Keempat, Islam melarang menerima suap dan hadiah bagi para aparat negara. Rasul saw. bersabda,
مَنِ اسْتَعْمَلْنَاهُ عَلَى عَمَلٍ فَرَزَقْنَاهُ رِزْقًا فَمَا أَخَذَ بَعْدَ ذَلِكَ فَهُوَ غُلُولٌ
“Siapa saja yang kami angkat untuk satu tugas dan telah kami tetapkan pemberian (gaji) untuknya, maka apa yang ia ambil setelah itu adalah harta ghulûl.” (HR Abu Dawud dan Al-Hakim).
Kelima, Islam memerintahkan untuk melakukan perhitungan kekayaan bagi aparat negara. Khalifah Umar bin Khaththab ra. biasa menghitung kekayaan para pejabat di awal dan di akhir jabatannya.
Keenam, pengawasan oleh negara dan masyarakat. Pemberantasan korupsi tentu akan menjadi lebih sempurna jika disertai dengan kontrol dari masyarakat, khususnya para ulama.
Secara kuratif, Islam dalam sistem pemerintahannya yakni negara khilafah akan menegakkan hukum dengan adil, tidak ada tebang pilih. Khilafah juga memberi sanksi tegas pada koruptor. Dengan demikian, siapa pun yang terbukti berbuat korup akan dihukum, meski ia keluarga pejabat. Mereka akan diumumkan (tasyhir) di media massa sehingga hal itu menjadi sanksi sosial. Selain itu, qadhi akan menetapkan sanksi takzir bagi koruptor. Hukumannya berdasarkan ijtihad khalifah atau qadhi sebagai wakilnya dalam menangani tindak pidana, termasuk kasus korupsi. Hukuman tertinggi atas tindakan korupsi bisa sampai hukuman mati. Sedangkan hukuman lainnya bisa berupa penjara, pengasingan, atau denda. Semua hukuman itu akan memberi efek jera pada pelaku (zawajir) dan menebus dosanya di akhirat (jawabir).
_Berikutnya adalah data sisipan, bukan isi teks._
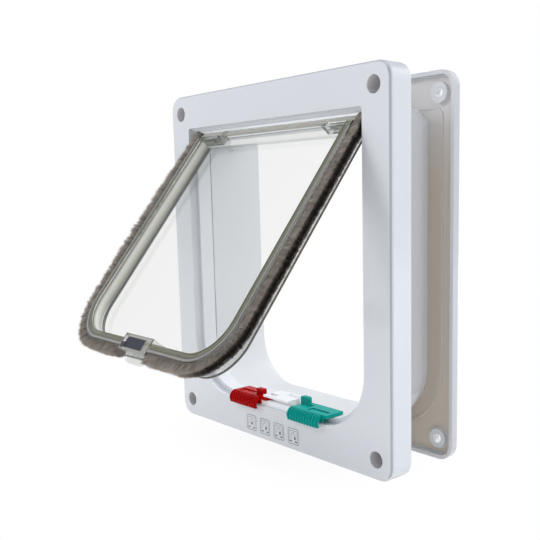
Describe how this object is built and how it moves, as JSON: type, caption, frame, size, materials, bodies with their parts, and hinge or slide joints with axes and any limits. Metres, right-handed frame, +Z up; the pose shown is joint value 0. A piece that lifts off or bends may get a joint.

Pemberantasan korupsi hanya akan berhasil dalam sistem Islam. Sebaliknya, sulit sekali, bahkan mungkin mustahil terwujud dalam sistem sekuler seperti sekarang ini. Maka, upaya penerapan dan penegakan syariat Islam di negeri ini secara menyeluruh dan total harus segera diwujudkan. . WalLâh a’lam bi ash-shawâb.